Vous voyez, bonne et chère maman, que tout s’arrange à merveille. Je vais entrer dans deux ou trois jours dans ma nouvelle position. Ces Messieurs de Saint-Sulpice, tout en témoignant me regretter, paraissent fort contents. Je conserverai toujours beaucoup de rapports avec eux, et viendrai les voir fort souvent. Il n’y a pas trop loin du collège Stanislas à Saint-Sulpice. Il n’y a que le Luxembourg à traverser. Le collège est situé dans un quartier charmant, tranquille et retiré, rue Notre-Dame-desChamps, vis-à-vis la rue Vavin. A deux pas est le vaste et beau jardin du Luxembourg, qui offre un but charmant de promenade. Il est bien décidé, bonne mère, que ce sera celui-ci votre quartier et le mien, quand nous serons à Paris. On y est comme à la campagne ; pas de bruit, beaucoup de jardins, le meilleur air de tout Paris. La rue est presque entièrement occupée par des établissements religieux, qui ont tous des églises charmantes, lesquelles sont ouvertes au public. Oh ! que nous serons bien là, chère maman ! Qui sait, bonne mère ? Cela n’est peut-être pas loin ! Courage J’écris aujourd’hui à notre Henriette, qui va être bien contente. Je dois vous dire, bonne mère, qu’il ne faut plus songer à l’Allemagne. Henriette n’en parlait presque plus dans sa dernière lettre, et d’ailleurs il me faut au moins deux ans pour prendre tous mes grades, et alors ce sera trop tard. Je vous disais bien, bonne mère ne suis-je pas prophète ? Bénissons Dieu, chère maman, qui a tout arrangé pour le mieux. Pouvions-nous nous attendre à un si heureux arrangement ? Et puis songez que, dans un an, nous serons ensemble ; notre bonheur des vacances reviendra, oui, mère chérie, il reviendra. Je vous enverrai bientôt un petit acompte, quand j’aurai touché mes quartiers. Les quinze cents francs d’Henriette resteront intacts. Les six cents francs seront entre nous deux ; moi, je n’ai pas besoin de grand chose, puisqu’on fait tout pour moi. Soignez-vous bien, chère mère, l’argent ne vous manquera pas.

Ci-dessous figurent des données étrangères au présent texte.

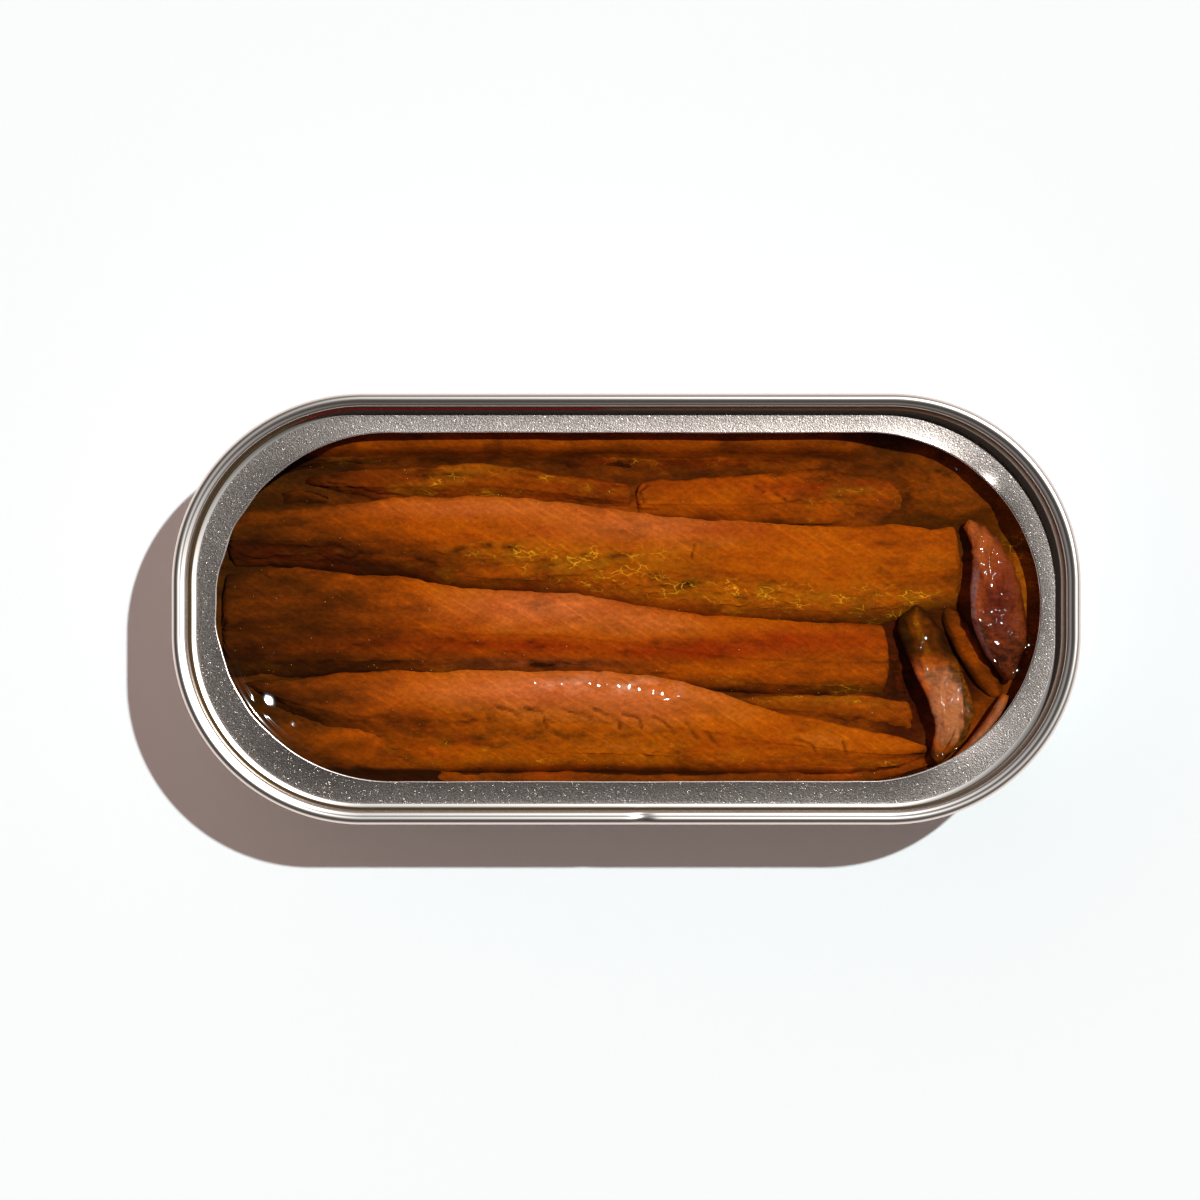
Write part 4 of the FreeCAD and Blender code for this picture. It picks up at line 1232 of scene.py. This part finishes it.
# ---- Stage ----
def stage():
    """The table, a hair under the tin so that the two don't share a plane, and one hard bluish lamp."""
    bpy.ops.mesh.primitive_plane_add(size=3.0, location=(0, 0, -0.0001))
    floor = bpy.context.object
    floor.name = "table"
    floor.data.materials.append(pale_floor())
    lamp = bpy.data.lights.new("sun", "SUN")
    lamp.energy = SUN_STRENGTH
    lamp.angle = math.radians(1.0)
    lamp.color = (0.88, 0.98, 1.0)
    sun = bpy.data.objects.new("sun", lamp)
    sun.rotation_mode = "QUATERNION"
    sun.rotation_quaternion = Vector(toward_sun).to_track_quat("Z", "Y")
    bpy.context.scene.collection.objects.link(sun)


def sky():
    """Warm soft fill, stronger from the left; the eye and reflections see white low down, dark overhead."""
    world = bpy.data.worlds.new("soft_studio")
    bpy.context.scene.world = world
    world.use_nodes = True
    tree = world.node_tree
    tree.nodes.clear()
    place = add(tree, "TexCoord")
    split = add(tree, "SeparateXYZ", Vector=place.outputs["Generated"])
    seen = stops(add(tree, "ValToRGB", Fac=split.outputs["Z"]),
                 [(0.0, "#FFFFFF"), (0.15, "#F2F0EE"), (0.35, "#A09D9A"), (0.6, "#45423F"), (0.8, "#282523"),
                  (1.0, "#1E1C1A")])
    toward = add(tree, "VectorMath", {"operation": "DOT_PRODUCT", "i1": (-0.86, 0.5, 0)},
                 i0=place.outputs["Generated"])
    sideways = add(tree, "MapRange", {"From Min": -1.0, "From Max": 1.0}, Value=toward.outputs["Value"])
    fill = stops(add(tree, "ValToRGB", Fac=sideways),
                 [(0.0, "#100C0B"), (0.5, "#735F5B"), (1.0, "#DDC1B6")])
    path = add(tree, "LightPath")
    direct = add(tree, "Math", {"operation": "MAXIMUM"}, i0=path.outputs["Is Camera Ray"],
                 i1=path.outputs["Is Glossy Ray"])
    eye = add(tree, "Math", {"operation": "MAXIMUM"}, i0=direct,
              i1=path.outputs["Is Transmission Ray"])
    mix = add(tree, "Mix", {"data_type": "RGBA"}, i0=eye, i6=fill, i7=seen)
    back = add(tree, "Background", {"Strength": 1.0}, Color=mix.outputs[2])
    add(tree, "OutputWorld", Surface=back)


def camera():
    lens = bpy.data.cameras.new("camera")
    lens.lens = LENS
    lens.sensor_width = 36
    lens.clip_end = 10
    eye = bpy.data.objects.new("camera", lens)
    eye.location = Vector(CAMERA_PLACE) * MM
    bpy.context.scene.collection.objects.link(eye)
    bpy.context.scene.camera = eye


# ---- Build ----
def dress(node, material):
    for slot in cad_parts[node].material_slots:
        slot.material = material


flesh = cured_flesh()
wet = wet_flesh()
rows_of_flesh = [row_piece(name, flesh) for name in ROWS]
strand = strand_piece("thin_strand", [flesh], 0.06, strand_marks, widen=0.7, beside=0.8)
twisted = strand_piece("twisted_end", [wet, flesh], 0.19, twisted_marks)
flap = strand_piece("edge_flap", [wet, flesh], 0.06, flap_marks, widen=0.4)
leaf = strand_piece("dark_leaf", [belly_flesh()], 0.26, leaf_marks)
pool = oil_piece(rows_of_flesh, [twisted, flap, leaf], clear_oil(), flesh)
specks("salt_specks", rows_of_flesh, 150, 5, 0.065, speck("pale_salt", "#F2D6A8"))
specks("golden_specks", rows_of_flesh, 420, 9, 0.07, speck("golden_scale", "#D08A20"))
ring = ring_piece(ring_metal())
dress("tin_body", drawn_metal())
stage()
sky()
camera()
bpy.context.scene.view_settings.view_transform = "Standard"
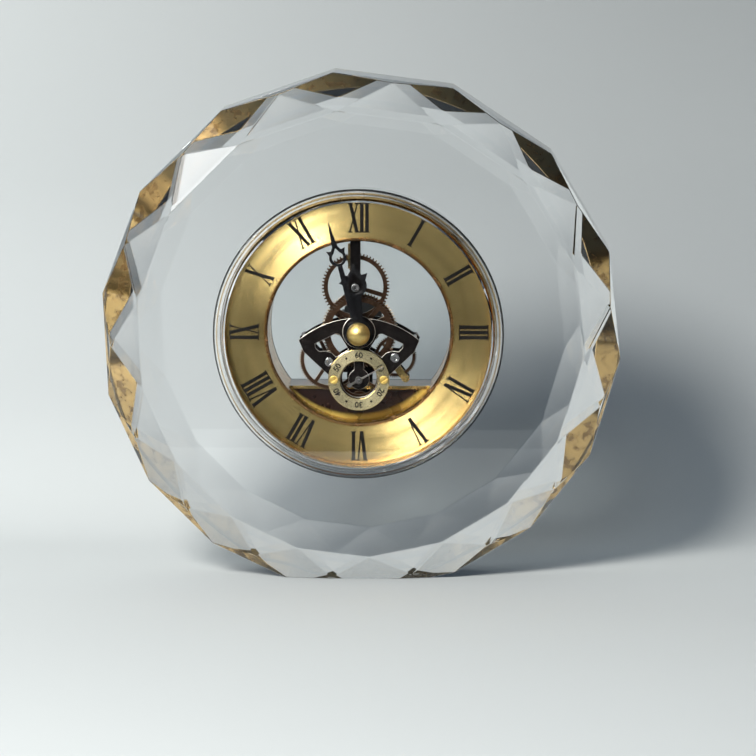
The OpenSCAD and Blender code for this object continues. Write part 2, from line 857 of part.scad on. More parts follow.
module coil_winding() {
    wire_l = 2 * (coil_half_l - 0.6 - seating);
    turns = 22;
    pitch = wire_l / turns;
    ribs = [for (i = [0:turns - 1]) each [
        [1.02, i * pitch - wire_l / 2], [1.2, (i + 0.5) * pitch - wire_l / 2]
    ]];
    color("chocolate") coil_axis() rotate_extrude() polygon(concat(
        [[0.8, -wire_l / 2]], ribs, [[1.02, wire_l / 2], [0.8, wire_l / 2]]
    ));
}

stator_depth = (housing_depth + partition_depth) / 2 - 0.25;
magnet_r = 1.3;
rotor_arbor_r = 0.4;

module stator() {
    ring_r = 2.6;
    leg_w = 2;
    right_x = coil_half_l + 1.6;
    left_x = -right_x;
    pole_y = rotor_axis[1];
    color("gray") union() {
        slab(stator_depth, 0.5) difference() {
            union() {
                at(rotor_axis) circle(r = ring_r);
                for (x = [left_x, right_x]) at([x - leg_w / 2, coil_y - 0.6])
                    square([leg_w, pole_y + leg_w / 2 + 0.6 - coil_y]);
                at([left_x, pole_y - leg_w / 2]) square([right_x - left_x, leg_w]);
            }
            at(rotor_axis) circle(r = magnet_r + 0.3);
        }
        coil_axis() translate([0, 0, left_x]) cylinder(r = 0.45, h = right_x - left_x);
    }
}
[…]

Monsieur Baudier n’est pas, comme on le disait, parti pour Lyon, il est à Conflans, tout près de Paris, comme aumônier des dames du Sacré-Cœur. C’est une place magnifique il y est parfaitement bien ; ce sera un plaisir pour moi d’aller le voir. Il n’est qu’à une petite demi-lieue de la barrière, sur le bord de la Seine, dans un fort joli village. Ce sera un but charmant de promenade pour moi.

Écrivez-moi bientôt, chère maman, s’il vous plaît. Dites-moi si vous êtes contente de mon nouvel emploi. J’espère dans quelques semaines vous annoncer que je serai bachelier. Courage, bonne mère, nous serons heureux un jour.

Mettez-vous bien bien belle le dimanche, tout comme pendant les vacances la robe de soie et le grand châle, entendez-vous, bonne mère ?

Adressez-moi votre prochaine lettre, si vous voulez, au collège Stanislas. Mais en l’adressant au séminaire, elle me parviendrait également.

Veuillez, s’il vous plaît, bonne mère, faire un ballot de tous mes livres classiques que vous pourrez trouver et qui seront en un état passable, pour me les envoyer le plus tôt possible presque tous ceux qui sont sur les rayons de la bibliothèque du bureau, excepté les insignifiants. Demandez aussi, si vous voulez, ceux qu’avait Richard.

Adieu, bonne et tendre mère. Assurez de mon amitié toutes les personnes qui s’intéressent à moi et qui vont vous voir. C’est envers celles-là que je suis reconnaissant elles font ce que je ne puis faire. Et vous, chère et bonne mère, vous savez tout ce que le cœur de votre fils renferme pour vous de respect, de tendresse et d’amour.

E. RENAN



  1. Ernest Renan avait quitté définitivement le séminaire Saint-Sulpice le 6 octobre. Voir Souvenirs d’Enfance et de Jeunesse, pp. 322 et suiv., et les lettres en Appendice.